▶ **Task prompt**
Below this line is the material. Write out only its lines from the one containing "bpy.context.scene.collection.children.link(JACKET)" through the one containing "from typing import", both kept, exactly.

▶ **Data to use**
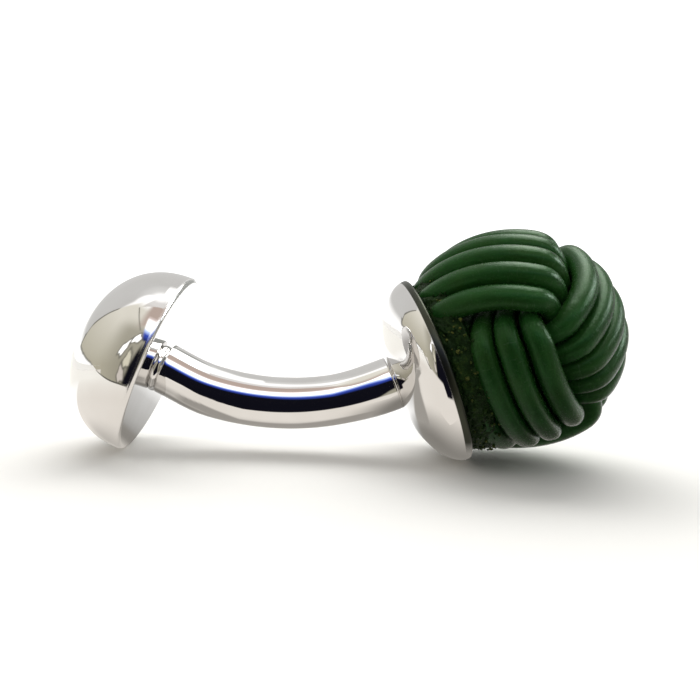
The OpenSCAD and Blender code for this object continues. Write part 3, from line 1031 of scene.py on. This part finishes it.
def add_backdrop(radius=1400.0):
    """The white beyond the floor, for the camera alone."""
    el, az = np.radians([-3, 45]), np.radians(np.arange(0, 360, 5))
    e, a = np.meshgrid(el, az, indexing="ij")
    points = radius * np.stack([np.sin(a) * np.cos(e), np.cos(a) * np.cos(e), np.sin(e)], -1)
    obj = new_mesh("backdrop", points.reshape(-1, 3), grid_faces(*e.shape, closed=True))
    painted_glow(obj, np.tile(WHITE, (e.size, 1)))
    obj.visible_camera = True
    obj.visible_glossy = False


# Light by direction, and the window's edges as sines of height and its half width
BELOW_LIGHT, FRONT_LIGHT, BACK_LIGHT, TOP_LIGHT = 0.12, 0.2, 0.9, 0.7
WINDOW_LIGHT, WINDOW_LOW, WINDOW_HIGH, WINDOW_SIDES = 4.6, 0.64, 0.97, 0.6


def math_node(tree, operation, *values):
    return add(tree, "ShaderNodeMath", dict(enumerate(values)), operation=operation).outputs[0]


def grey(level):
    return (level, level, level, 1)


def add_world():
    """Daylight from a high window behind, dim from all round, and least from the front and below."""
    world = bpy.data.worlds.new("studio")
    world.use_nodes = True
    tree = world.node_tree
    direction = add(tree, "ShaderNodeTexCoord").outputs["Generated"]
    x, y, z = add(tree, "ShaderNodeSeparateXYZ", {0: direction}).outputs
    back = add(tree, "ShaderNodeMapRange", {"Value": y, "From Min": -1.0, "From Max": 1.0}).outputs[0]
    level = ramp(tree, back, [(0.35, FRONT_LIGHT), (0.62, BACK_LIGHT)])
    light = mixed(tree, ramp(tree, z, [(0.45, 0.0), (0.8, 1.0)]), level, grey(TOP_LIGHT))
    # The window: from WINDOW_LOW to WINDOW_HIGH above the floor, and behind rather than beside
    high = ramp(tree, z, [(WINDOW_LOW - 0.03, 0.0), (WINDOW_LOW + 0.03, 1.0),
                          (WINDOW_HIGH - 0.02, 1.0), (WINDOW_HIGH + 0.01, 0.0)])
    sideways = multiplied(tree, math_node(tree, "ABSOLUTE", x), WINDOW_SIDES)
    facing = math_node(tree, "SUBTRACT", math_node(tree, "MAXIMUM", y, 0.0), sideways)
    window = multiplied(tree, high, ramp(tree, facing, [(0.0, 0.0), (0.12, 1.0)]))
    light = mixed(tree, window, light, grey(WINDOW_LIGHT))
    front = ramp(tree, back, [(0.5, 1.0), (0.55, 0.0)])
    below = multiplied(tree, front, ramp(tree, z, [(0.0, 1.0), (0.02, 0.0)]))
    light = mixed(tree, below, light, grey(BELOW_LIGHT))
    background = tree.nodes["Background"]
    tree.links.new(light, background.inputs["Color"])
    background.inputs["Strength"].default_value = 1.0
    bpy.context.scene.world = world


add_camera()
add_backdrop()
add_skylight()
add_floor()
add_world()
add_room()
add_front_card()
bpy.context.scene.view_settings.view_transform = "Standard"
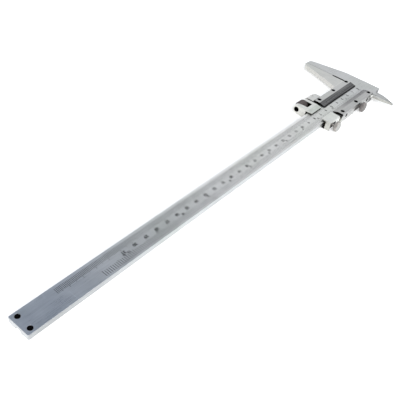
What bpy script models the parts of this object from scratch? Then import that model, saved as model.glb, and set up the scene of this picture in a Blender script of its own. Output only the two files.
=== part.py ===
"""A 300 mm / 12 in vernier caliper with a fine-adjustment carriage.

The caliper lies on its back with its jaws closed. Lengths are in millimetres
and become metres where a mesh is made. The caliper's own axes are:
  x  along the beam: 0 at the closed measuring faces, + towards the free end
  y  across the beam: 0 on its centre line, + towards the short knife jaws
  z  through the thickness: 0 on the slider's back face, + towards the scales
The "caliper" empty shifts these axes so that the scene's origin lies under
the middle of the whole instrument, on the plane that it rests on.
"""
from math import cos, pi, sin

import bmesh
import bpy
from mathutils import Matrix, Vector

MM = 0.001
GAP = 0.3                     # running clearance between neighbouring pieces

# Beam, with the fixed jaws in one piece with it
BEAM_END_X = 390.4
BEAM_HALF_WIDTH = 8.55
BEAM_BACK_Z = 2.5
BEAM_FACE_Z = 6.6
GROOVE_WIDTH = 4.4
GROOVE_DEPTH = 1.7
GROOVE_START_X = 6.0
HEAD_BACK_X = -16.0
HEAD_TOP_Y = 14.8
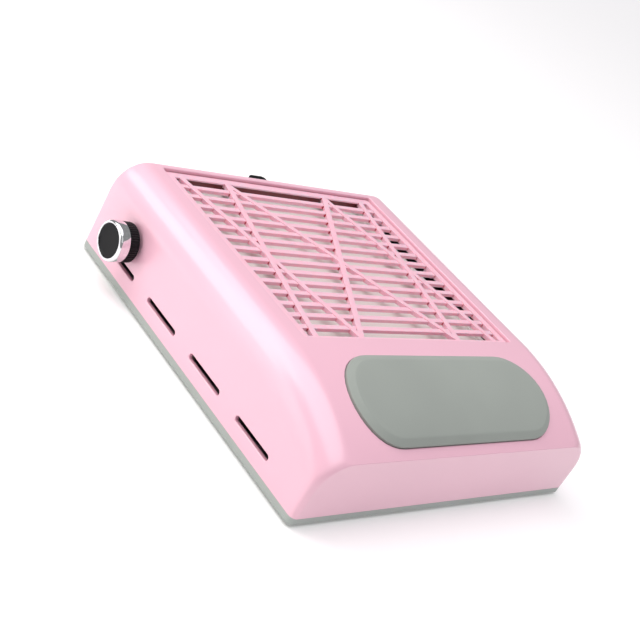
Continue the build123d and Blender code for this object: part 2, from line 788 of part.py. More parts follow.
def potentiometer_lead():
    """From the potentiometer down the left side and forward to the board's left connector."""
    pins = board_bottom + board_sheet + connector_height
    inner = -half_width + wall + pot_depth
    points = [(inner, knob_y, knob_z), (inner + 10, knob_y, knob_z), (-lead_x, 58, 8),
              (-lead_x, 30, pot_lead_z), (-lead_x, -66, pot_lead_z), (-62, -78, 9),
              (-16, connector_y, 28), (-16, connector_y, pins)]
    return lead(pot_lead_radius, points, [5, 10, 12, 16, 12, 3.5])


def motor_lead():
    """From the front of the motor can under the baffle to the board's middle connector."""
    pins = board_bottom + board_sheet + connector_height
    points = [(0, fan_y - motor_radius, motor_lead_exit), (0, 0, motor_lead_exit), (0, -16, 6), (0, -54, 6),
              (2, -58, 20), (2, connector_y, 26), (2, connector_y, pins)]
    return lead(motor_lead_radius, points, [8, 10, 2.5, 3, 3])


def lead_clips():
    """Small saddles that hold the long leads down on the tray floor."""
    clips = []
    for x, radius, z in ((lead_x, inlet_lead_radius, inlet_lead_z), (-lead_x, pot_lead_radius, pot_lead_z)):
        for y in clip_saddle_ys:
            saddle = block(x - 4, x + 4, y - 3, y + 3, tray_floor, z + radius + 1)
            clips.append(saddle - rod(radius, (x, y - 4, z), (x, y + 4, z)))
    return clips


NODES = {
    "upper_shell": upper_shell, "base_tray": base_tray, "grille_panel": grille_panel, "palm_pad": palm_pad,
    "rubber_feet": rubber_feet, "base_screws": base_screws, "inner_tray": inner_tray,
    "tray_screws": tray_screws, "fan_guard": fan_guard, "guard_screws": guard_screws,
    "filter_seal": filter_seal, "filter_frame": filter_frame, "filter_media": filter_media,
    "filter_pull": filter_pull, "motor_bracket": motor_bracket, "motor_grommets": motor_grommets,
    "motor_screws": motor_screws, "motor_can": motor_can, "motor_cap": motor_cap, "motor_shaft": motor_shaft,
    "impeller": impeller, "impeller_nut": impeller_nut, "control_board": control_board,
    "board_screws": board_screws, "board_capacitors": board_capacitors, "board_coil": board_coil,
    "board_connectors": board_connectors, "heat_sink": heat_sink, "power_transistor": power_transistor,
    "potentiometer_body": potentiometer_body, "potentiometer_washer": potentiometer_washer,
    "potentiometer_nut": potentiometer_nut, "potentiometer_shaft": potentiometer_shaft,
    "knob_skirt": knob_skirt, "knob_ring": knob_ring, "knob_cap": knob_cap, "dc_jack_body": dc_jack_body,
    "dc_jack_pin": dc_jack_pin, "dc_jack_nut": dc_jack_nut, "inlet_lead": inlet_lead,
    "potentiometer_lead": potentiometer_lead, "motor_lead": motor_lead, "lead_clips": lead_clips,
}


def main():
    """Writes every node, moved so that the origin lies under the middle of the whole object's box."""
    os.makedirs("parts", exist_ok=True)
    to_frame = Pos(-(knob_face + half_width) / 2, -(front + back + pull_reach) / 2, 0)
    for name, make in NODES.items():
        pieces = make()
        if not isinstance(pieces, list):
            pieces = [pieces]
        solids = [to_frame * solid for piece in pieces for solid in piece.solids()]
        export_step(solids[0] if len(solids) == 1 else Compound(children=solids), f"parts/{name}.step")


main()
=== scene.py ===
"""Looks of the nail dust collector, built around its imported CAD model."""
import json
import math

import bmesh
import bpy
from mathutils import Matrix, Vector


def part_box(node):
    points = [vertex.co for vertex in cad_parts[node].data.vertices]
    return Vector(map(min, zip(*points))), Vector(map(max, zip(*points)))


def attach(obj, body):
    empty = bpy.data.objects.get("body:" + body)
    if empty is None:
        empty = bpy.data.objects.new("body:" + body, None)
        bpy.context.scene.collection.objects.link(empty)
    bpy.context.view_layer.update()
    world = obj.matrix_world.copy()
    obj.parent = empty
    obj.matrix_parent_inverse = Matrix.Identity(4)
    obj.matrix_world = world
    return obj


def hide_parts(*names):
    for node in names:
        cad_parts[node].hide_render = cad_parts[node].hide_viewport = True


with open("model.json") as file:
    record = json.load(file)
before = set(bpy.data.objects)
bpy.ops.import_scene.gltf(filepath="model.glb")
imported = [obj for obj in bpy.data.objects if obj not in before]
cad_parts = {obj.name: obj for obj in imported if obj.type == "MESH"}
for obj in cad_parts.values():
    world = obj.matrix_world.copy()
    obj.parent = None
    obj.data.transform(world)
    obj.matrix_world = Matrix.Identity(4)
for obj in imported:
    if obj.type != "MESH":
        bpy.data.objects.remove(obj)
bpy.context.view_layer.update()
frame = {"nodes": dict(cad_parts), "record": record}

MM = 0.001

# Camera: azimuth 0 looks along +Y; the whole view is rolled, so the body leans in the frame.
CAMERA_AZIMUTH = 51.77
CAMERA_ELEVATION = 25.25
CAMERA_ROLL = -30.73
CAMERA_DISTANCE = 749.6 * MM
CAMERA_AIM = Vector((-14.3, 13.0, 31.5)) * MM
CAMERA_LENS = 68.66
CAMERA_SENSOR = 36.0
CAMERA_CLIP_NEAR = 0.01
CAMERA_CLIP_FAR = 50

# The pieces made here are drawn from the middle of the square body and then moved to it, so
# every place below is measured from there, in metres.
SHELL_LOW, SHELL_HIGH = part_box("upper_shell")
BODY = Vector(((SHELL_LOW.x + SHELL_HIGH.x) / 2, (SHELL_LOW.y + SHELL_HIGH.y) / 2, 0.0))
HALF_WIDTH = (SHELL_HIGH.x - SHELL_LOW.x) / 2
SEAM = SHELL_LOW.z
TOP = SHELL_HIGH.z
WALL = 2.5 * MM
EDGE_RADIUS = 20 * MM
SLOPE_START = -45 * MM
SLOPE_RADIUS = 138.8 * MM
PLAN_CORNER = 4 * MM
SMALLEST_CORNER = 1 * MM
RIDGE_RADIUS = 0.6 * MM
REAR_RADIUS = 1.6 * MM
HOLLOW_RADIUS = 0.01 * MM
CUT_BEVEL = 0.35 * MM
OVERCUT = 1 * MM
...
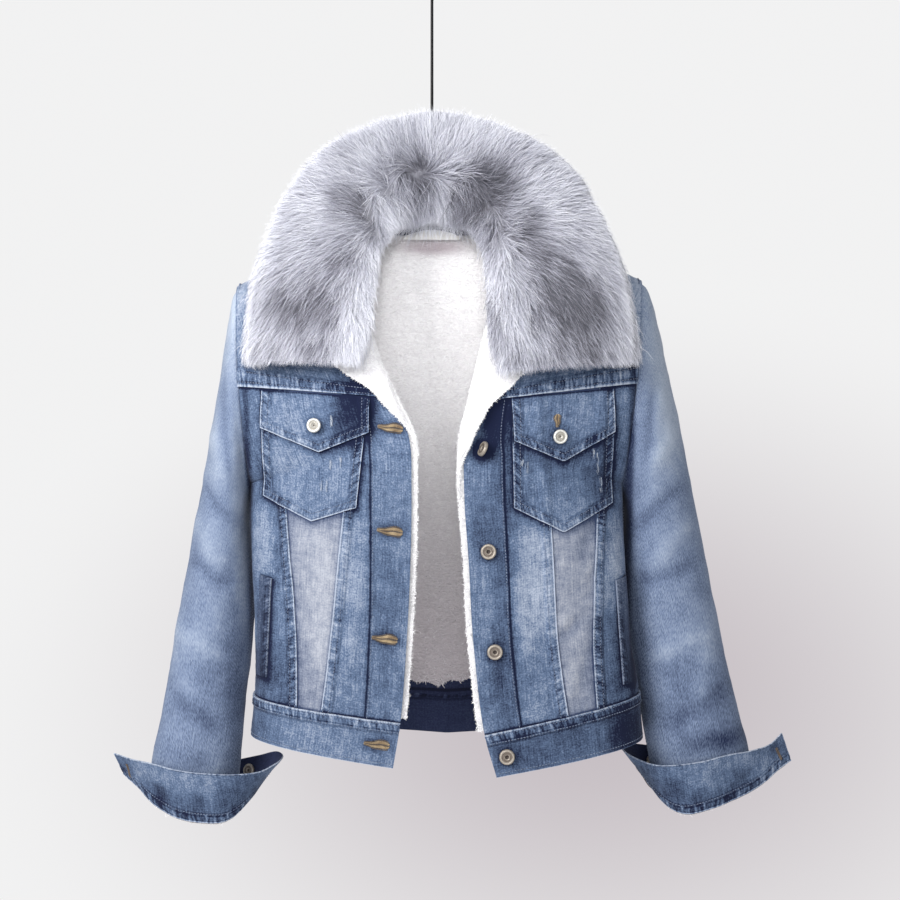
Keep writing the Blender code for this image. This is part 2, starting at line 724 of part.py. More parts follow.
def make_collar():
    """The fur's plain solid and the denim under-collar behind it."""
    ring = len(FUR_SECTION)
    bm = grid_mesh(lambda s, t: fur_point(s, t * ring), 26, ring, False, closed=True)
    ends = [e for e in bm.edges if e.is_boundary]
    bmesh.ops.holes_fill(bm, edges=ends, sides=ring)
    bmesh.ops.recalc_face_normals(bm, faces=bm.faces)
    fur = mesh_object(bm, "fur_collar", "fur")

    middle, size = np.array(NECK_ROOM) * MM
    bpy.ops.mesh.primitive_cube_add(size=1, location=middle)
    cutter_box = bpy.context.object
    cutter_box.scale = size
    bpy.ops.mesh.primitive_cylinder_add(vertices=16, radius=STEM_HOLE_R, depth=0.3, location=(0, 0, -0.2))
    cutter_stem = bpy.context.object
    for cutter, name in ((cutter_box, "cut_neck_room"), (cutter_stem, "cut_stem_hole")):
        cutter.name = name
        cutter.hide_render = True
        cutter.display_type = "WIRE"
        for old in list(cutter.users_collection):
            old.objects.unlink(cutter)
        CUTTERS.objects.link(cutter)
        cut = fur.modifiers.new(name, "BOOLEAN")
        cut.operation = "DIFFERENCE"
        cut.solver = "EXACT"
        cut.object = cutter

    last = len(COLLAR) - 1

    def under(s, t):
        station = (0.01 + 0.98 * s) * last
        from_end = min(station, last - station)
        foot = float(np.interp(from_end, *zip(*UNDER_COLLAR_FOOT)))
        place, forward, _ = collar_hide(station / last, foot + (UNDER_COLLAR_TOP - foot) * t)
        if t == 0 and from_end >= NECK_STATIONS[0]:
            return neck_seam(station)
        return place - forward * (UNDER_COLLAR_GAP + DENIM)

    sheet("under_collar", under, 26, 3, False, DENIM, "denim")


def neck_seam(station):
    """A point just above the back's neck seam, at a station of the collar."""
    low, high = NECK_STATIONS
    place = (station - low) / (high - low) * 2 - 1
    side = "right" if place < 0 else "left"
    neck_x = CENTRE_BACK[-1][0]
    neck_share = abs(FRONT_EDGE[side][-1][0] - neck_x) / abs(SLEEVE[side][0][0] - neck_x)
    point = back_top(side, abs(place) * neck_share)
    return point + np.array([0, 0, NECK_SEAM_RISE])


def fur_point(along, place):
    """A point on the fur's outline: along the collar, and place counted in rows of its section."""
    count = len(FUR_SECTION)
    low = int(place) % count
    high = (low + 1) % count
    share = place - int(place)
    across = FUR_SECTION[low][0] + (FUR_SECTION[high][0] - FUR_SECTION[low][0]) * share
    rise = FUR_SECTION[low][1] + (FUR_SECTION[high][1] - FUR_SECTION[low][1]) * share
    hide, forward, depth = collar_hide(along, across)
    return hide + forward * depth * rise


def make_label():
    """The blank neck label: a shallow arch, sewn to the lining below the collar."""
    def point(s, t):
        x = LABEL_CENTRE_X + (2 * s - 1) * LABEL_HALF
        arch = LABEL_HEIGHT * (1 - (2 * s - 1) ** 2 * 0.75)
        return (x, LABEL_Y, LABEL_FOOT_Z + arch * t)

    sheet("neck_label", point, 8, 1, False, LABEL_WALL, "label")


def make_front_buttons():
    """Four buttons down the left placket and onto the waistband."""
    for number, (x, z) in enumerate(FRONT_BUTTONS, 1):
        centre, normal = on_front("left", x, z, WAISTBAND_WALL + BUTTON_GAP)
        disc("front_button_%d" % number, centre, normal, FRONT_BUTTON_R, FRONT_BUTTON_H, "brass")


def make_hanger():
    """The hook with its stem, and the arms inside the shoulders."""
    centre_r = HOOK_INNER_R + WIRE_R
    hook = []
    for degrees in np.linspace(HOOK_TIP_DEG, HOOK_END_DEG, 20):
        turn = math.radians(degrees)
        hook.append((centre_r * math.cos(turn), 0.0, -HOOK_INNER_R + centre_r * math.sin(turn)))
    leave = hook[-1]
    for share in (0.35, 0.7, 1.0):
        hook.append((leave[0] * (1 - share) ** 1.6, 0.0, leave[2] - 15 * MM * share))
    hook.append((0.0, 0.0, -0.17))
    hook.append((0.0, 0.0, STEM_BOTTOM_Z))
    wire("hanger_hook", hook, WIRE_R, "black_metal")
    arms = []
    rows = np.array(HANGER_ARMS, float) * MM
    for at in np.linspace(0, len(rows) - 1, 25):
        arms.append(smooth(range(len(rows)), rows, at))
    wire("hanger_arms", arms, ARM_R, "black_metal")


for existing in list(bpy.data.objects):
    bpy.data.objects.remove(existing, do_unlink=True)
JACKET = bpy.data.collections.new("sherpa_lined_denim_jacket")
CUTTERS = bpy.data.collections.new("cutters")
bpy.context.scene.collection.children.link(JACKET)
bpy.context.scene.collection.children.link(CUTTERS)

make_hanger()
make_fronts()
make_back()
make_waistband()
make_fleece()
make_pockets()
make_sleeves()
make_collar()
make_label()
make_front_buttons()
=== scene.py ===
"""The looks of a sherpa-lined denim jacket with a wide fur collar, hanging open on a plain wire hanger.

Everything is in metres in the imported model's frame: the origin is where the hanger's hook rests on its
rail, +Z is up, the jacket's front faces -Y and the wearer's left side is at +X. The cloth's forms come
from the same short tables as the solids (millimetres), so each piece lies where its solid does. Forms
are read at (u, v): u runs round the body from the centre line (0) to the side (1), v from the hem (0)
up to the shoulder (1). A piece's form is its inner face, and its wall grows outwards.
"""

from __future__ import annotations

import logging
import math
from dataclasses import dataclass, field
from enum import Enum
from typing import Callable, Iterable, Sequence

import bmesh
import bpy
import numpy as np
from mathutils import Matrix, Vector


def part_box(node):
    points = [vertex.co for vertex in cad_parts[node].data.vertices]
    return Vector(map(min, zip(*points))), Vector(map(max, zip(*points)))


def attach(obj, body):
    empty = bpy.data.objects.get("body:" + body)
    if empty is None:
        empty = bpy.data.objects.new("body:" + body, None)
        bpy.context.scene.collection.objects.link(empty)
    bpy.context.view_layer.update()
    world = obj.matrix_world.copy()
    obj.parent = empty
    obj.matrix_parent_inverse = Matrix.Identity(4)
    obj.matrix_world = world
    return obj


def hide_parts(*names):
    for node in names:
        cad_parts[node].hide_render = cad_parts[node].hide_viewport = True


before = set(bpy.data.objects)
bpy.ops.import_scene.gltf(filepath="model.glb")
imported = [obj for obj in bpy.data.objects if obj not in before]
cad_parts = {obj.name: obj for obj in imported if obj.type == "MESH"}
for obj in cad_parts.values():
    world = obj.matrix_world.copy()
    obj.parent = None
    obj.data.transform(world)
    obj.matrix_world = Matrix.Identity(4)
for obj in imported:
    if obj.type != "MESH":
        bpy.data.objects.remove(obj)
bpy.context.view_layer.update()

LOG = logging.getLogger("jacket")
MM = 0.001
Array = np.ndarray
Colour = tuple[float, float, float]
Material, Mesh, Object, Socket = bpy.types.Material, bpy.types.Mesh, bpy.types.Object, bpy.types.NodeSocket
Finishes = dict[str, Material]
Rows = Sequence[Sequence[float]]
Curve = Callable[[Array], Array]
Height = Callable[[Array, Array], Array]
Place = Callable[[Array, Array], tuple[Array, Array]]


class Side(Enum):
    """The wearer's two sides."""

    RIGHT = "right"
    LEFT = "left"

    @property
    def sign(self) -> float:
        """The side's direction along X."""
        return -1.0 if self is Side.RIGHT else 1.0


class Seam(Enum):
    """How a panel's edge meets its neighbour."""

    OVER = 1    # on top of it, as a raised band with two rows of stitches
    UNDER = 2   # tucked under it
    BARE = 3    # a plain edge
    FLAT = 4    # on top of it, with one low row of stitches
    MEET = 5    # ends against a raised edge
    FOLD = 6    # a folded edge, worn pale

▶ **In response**
bpy.context.scene.collection.children.link(JACKET)
bpy.context.scene.collection.children.link(CUTTERS)

make_hanger()
make_fronts()
make_back()
make_waistband()
make_fleece()
make_pockets()
make_sleeves()
make_collar()
make_label()
make_front_buttons()
=== scene.py ===
"""The looks of a sherpa-lined denim jacket with a wide fur collar, hanging open on a plain wire hanger.

Everything is in metres in the imported model's frame: the origin is where the hanger's hook rests on its
rail, +Z is up, the jacket's front faces -Y and the wearer's left side is at +X. The cloth's forms come
from the same short tables as the solids (millimetres), so each piece lies where its solid does. Forms
are read at (u, v): u runs round the body from the centre line (0) to the side (1), v from the hem (0)
up to the shoulder (1). A piece's form is its inner face, and its wall grows outwards.
"""

from __future__ import annotations

import logging
import math
from dataclasses import dataclass, field
from enum import Enum
from typing import Callable, Iterable, Sequence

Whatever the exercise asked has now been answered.